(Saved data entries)
§ §

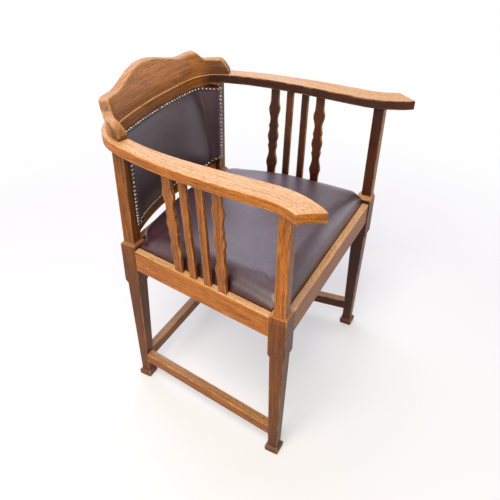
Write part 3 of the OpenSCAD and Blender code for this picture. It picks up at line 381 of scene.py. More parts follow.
def bands(n: int, m: int) -> Array:
    """Quads between n closed rings of m points each, counted ring by ring.

    Args:
        n: Number of rings.
        m: Points in each.

    Returns:
        Vertex numbers [quads, 4].
    """
    i, j = np.indices((n - 1, m))
    a, b = (i * m + j).ravel(), (i * m + (j + 1) % m).ravel()
    return np.stack([a, b, b + m, a + m], 1)


def loft(name: str, rings: Array, edge: Array | None = None,
         offset: Pair = (0.0, 0.0), sharp: float = 40.0) -> Object:
    """Closed skin through rings of points, with a fan to a pole at each end.

    The grain coordinates are metres: u follows the rings' centres and v goes
    round each ring.

    Args:
        name: Piece name.
        rings: Array [stations, points round, 3] in plan millimetres.
        edge: Array [stations, points round] of arris marks, or one row of it.
        offset: Start of the grain coordinates, so that no two pieces match.
        sharp: Edges that turn by more degrees than this stay sharp.

    Returns:
        The new object.
    """
    n, m = rings.shape[:2]
    poles = rings[[0, -1]].mean(1)
    verts = in_frame(np.concatenate([rings.reshape(-1, 3), poles]))
    k = np.arange(m)
    first = np.stack([np.full(m, n * m), (k + 1) % m, k], 1)
    last = np.stack([np.full(m, n * m + 1), (n - 1) * m + k, (n - 1) * m + (k + 1) % m], 1)
    loop = np.concatenate([rings, rings[:, :1]], 1)
    v = np.cumsum(np.linalg.norm(np.diff(loop, axis=1), axis=2), 1)
    v = np.concatenate([np.zeros((n, 1)), v], 1)
    u, v = running(rings.mean(1)) * MM + offset[0], v * MM + offset[1]
    i, j = (axis.ravel() for axis in np.indices((n - 1, m)))
    quad_uv = np.stack([np.stack([u[i + di], v[i + di, j + dj]], 1)
                        for di, dj in ((0, 0), (0, 1), (1, 1), (1, 0))], 1)
    cap_uv = []
    for station, sign in ((0, -1), (-1, 1)):
        x = np.full(m, u[station])
        mid = np.stack([x + sign * 0.01, v[station, :m]], 1)
        here, there = np.stack([x, v[station, :m]], 1), np.stack([x, v[station, 1:]], 1)
        cap_uv.append(np.stack([mid, there, here] if sign < 0 else [mid, here, there], 1))
    marks = None
    if edge is not None:
        marks = np.concatenate([np.broadcast_to(edge, (n, m)).ravel(), [0, 0]])
    faces = [bands(n, m), first, last]
    return make_object(name, verts, faces, [quad_uv, *cap_uv], marks, sharp)


def rounded(half_a: Array, half_b: Array, radius: Array | float,
            flat: int = 3, arc: int = 4) -> tuple[Array, Array]:
    """Rounded rectangles: straight sides joined by quarter circles.

    Args:
        half_a: Half width of each section.
        half_b: Half thickness of each section.
        radius: Corner radius of each section.
        flat: Points inside each straight side.
        arc: Steps of each quarter circle.

    Returns:
        Points [sections, round, 2] and the arris mark of each point round.
    """
    half_a, half_b = np.atleast_1d(half_a).astype(float), np.atleast_1d(half_b).astype(float)
    radius = np.broadcast_to(np.asarray(radius, float), half_a.shape)
    turn = np.linspace(0, np.pi / 2, arc + 1)
    out, marks = [], []
    signs = ((1, -1), (1, 1), (-1, 1), (-1, -1))
    centres = [np.stack([sx * (half_a - radius), sy * (half_b - radius)], -1)
               for sx, sy in signs]
    for q, centre in enumerate(centres):
        t = turn + (q - 1) * np.pi / 2
        spoke = np.stack([np.cos(t), np.sin(t)], -1)
        out.append(centre[:, None] + radius[:, None, None] * spoke)
        marks.append(np.ones(arc + 1))
        start, end = out[-1][:, -1], centres[(q + 1) % 4] + radius[:, None] * spoke[-1]
        near = 1.2 / np.maximum(np.linalg.norm(end - start, axis=1), 1e-6)
        near = np.minimum(near, 0.5 / (flat - 1))[:, None]
        f = np.concatenate([near, np.tile(np.linspace(0, 1, flat)[1:-1], (len(near), 1)),
                            1 - near], 1)[..., None]
        out.append(start[:, None] * (1 - f) + end[:, None] * f)
        marks.append(np.zeros(flat))
    return np.concatenate(out, 1), np.concatenate(marks)


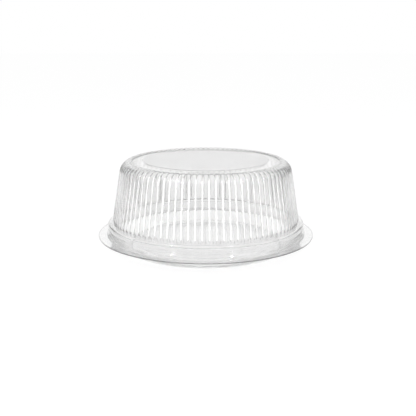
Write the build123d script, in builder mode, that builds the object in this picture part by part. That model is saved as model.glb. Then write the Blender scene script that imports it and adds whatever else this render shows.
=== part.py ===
"""Clear round cake keeper: a fluted dome lid that snaps over a shallow tray.

Both pieces are formed from thin clear sheet. Lengths are in millimetres and
angles in degrees. The origin is at the centre of the tray's foot, on the
table, with Z up.
"""

import os
from math import asin, cos, degrees, pi, radians, sin, tan

from build123d import *

# Sheet, and the gap that the lid and the tray keep from each other
sheet = 0.5
clearance = 0.3

# Heights of the whole, and of the underside of the lid's flange
total_height = 109.0
flange_height = 16.5

# Dome of the lid
flute_count = 88
flute_radius = 5.5
flute_crest_angle = 20.0
flute_overlap = 0.55
wall_foot_radius = 115.7
wall_taper = 8.85
shoulder_radius = 15.5
shoulder_facets = 3
annulus_width = 13.5
panel_step = 1.6
flute_end_setback = 1.4

# Skirt of the lid, from the foot of the dome's wall out to the flange
ledge_width = 5.8
ledge_bevel = 2.4
skirt_rise = 7.0
bead_depth = 1.1
groove_depth = 1.2
bead_height = 3.0
flange_width = 12.0

# Tray
tray_flange_inset = 0.5
rim_headroom = 3.5
rim_width = 3.2
rim_bevel = 1.0
rim_foot_drop = 1.2
foot_width = 5.9
floor_radius = 91.0
floor_height = 9.0
floor_step_run = 2.5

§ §

What do the records say? Quote them all exactly.

**CORRECT RESPONSE**
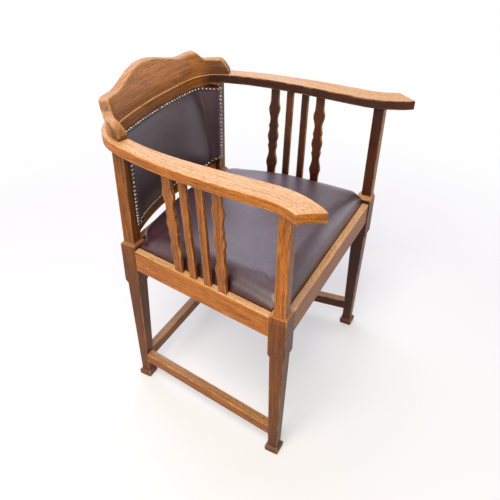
Write part 3 of the OpenSCAD and Blender code for this picture. It picks up at line 381 of scene.py. More parts follow.
def bands(n: int, m: int) -> Array:
    """Quads between n closed rings of m points each, counted ring by ring.

    Args:
        n: Number of rings.
        m: Points in each.

    Returns:
        Vertex numbers [quads, 4].
    """
    i, j = np.indices((n - 1, m))
    a, b = (i * m + j).ravel(), (i * m + (j + 1) % m).ravel()
    return np.stack([a, b, b + m, a + m], 1)


def loft(name: str, rings: Array, edge: Array | None = None,
         offset: Pair = (0.0, 0.0), sharp: float = 40.0) -> Object:
    """Closed skin through rings of points, with a fan to a pole at each end.

    The grain coordinates are metres: u follows the rings' centres and v goes
    round each ring.

    Args:
        name: Piece name.
        rings: Array [stations, points round, 3] in plan millimetres.
        edge: Array [stations, points round] of arris marks, or one row of it.
        offset: Start of the grain coordinates, so that no two pieces match.
        sharp: Edges that turn by more degrees than this stay sharp.

    Returns:
        The new object.
    """
    n, m = rings.shape[:2]
    poles = rings[[0, -1]].mean(1)
    verts = in_frame(np.concatenate([rings.reshape(-1, 3), poles]))
    k = np.arange(m)
    first = np.stack([np.full(m, n * m), (k + 1) % m, k], 1)
    last = np.stack([np.full(m, n * m + 1), (n - 1) * m + k, (n - 1) * m + (k + 1) % m], 1)
    loop = np.concatenate([rings, rings[:, :1]], 1)
    v = np.cumsum(np.linalg.norm(np.diff(loop, axis=1), axis=2), 1)
    v = np.concatenate([np.zeros((n, 1)), v], 1)
    u, v = running(rings.mean(1)) * MM + offset[0], v * MM + offset[1]
    i, j = (axis.ravel() for axis in np.indices((n - 1, m)))
    quad_uv = np.stack([np.stack([u[i + di], v[i + di, j + dj]], 1)
                        for di, dj in ((0, 0), (0, 1), (1, 1), (1, 0))], 1)
    cap_uv = []
    for station, sign in ((0, -1), (-1, 1)):
        x = np.full(m, u[station])
        mid = np.stack([x + sign * 0.01, v[station, :m]], 1)
        here, there = np.stack([x, v[station, :m]], 1), np.stack([x, v[station, 1:]], 1)
        cap_uv.append(np.stack([mid, there, here] if sign < 0 else [mid, here, there], 1))
    marks = None
    if edge is not None:
        marks = np.concatenate([np.broadcast_to(edge, (n, m)).ravel(), [0, 0]])
    faces = [bands(n, m), first, last]
    return make_object(name, verts, faces, [quad_uv, *cap_uv], marks, sharp)


def rounded(half_a: Array, half_b: Array, radius: Array | float,
            flat: int = 3, arc: int = 4) -> tuple[Array, Array]:
    """Rounded rectangles: straight sides joined by quarter circles.

    Args:
        half_a: Half width of each section.
        half_b: Half thickness of each section.
        radius: Corner radius of each section.
        flat: Points inside each straight side.
        arc: Steps of each quarter circle.

    Returns:
        Points [sections, round, 2] and the arris mark of each point round.
    """
    half_a, half_b = np.atleast_1d(half_a).astype(float), np.atleast_1d(half_b).astype(float)
    radius = np.broadcast_to(np.asarray(radius, float), half_a.shape)
    turn = np.linspace(0, np.pi / 2, arc + 1)
    out, marks = [], []
    signs = ((1, -1), (1, 1), (-1, 1), (-1, -1))
    centres = [np.stack([sx * (half_a - radius), sy * (half_b - radius)], -1)
               for sx, sy in signs]
    for q, centre in enumerate(centres):
        t = turn + (q - 1) * np.pi / 2
        spoke = np.stack([np.cos(t), np.sin(t)], -1)
        out.append(centre[:, None] + radius[:, None, None] * spoke)
        marks.append(np.ones(arc + 1))
        start, end = out[-1][:, -1], centres[(q + 1) % 4] + radius[:, None] * spoke[-1]
        near = 1.2 / np.maximum(np.linalg.norm(end - start, axis=1), 1e-6)
        near = np.minimum(near, 0.5 / (flat - 1))[:, None]
        f = np.concatenate([near, np.tile(np.linspace(0, 1, flat)[1:-1], (len(near), 1)),
                            1 - near], 1)[..., None]
        out.append(start[:, None] * (1 - f) + end[:, None] * f)
        marks.append(np.zeros(flat))
    return np.concatenate(out, 1), np.concatenate(marks)


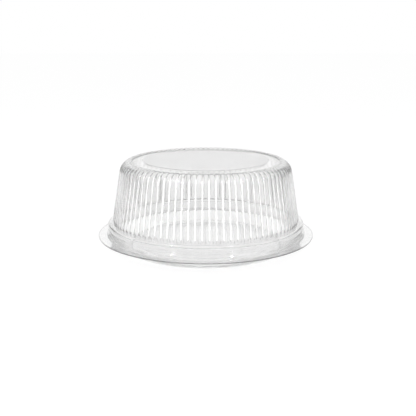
Write the build123d script, in builder mode, that builds the object in this picture part by part. That model is saved as model.glb. Then write the Blender scene script that imports it and adds whatever else this render shows.
=== part.py ===
"""Clear round cake keeper: a fluted dome lid that snaps over a shallow tray.

Both pieces are formed from thin clear sheet. Lengths are in millimetres and
angles in degrees. The origin is at the centre of the tray's foot, on the
table, with Z up.
"""

import os
from math import asin, cos, degrees, pi, radians, sin, tan

from build123d import *

# Sheet, and the gap that the lid and the tray keep from each other
sheet = 0.5
clearance = 0.3

# Heights of the whole, and of the underside of the lid's flange
total_height = 109.0
flange_height = 16.5

# Dome of the lid
flute_count = 88
flute_radius = 5.5
flute_crest_angle = 20.0
flute_overlap = 0.55
wall_foot_radius = 115.7
wall_taper = 8.85
shoulder_radius = 15.5
shoulder_facets = 3
annulus_width = 13.5
panel_step = 1.6
flute_end_setback = 1.4

# Skirt of the lid, from the foot of the dome's wall out to the flange
ledge_width = 5.8
ledge_bevel = 2.4
skirt_rise = 7.0
bead_depth = 1.1
groove_depth = 1.2
bead_height = 3.0
flange_width = 12.0

# Tray
tray_flange_inset = 0.5
rim_headroom = 3.5
rim_width = 3.2
rim_bevel = 1.0
rim_foot_drop = 1.2
foot_width = 5.9
floor_radius = 91.0
floor_height = 9.0
floor_step_run = 2.5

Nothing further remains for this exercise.